A facção local ficou conhecida em 2017, quando comandou execuções no sistema prisional do Amazonas, num sinal do que seria o rompimento do acordo nacional entre as duas maiores organizações criminosas do País, o Primeiro Comando da Capital (PCC), de origem paulista, e o CV.
À época, a FDN era parceira do CV e executou integrantes do PCC. Hoje, FDN e CV disputam territórios. Segundo o Ministério Público, integrantes da FDN têm conexões com guerrilheiros colombianos das Forças Armadas Revolucionárias da Colômbia (Farc).

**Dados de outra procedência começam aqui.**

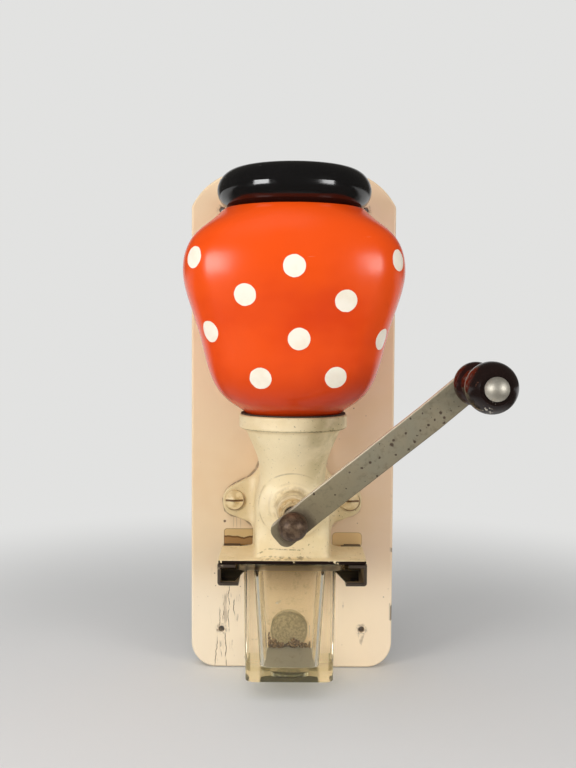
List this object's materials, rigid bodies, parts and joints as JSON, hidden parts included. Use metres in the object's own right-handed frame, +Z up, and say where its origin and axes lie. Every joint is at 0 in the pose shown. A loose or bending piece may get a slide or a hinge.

Além dessas três facções, também surgiu em Tabatinga (AM) o bando local "Os Crias", formado em 2019, por criminosos que eram das maiores facções. A presença de "Os Crias" na tríplice fronteira foi catalogada pela publicação Cartografias das Violências na Região Amazônica, em fevereiro pelo Fórum Brasileiro de Segurança Pública. O documento indica que, do lado colombiano, a organização de narcotraficantes Caqueteños tem o maior controle no Amazonas.
A área em que Pereira e Phillips sumiram fica próxima à tríplice fronteira, sendo as principais cidades Santa Rosa, no Peru; Letícia, na Colômbia; e Tabatinga, no Amazonas. Os mesmos rios e igarapés onde as buscas são feitas servem aos traficantes como forma de escape. Os rios Amazonas e Javari são parte da rota. Autoridades já colheram indícios de que as organizações trabalham no extrativismo, com madeira e garimpo.
Militares dizem que as comunidades ribeirinhas e povos indígenas sofrem com a ausência do Estado e de oportunidades de renda, o que facilitou com que se alastrasse uma mistura de atividades ilegais a girar a economia local.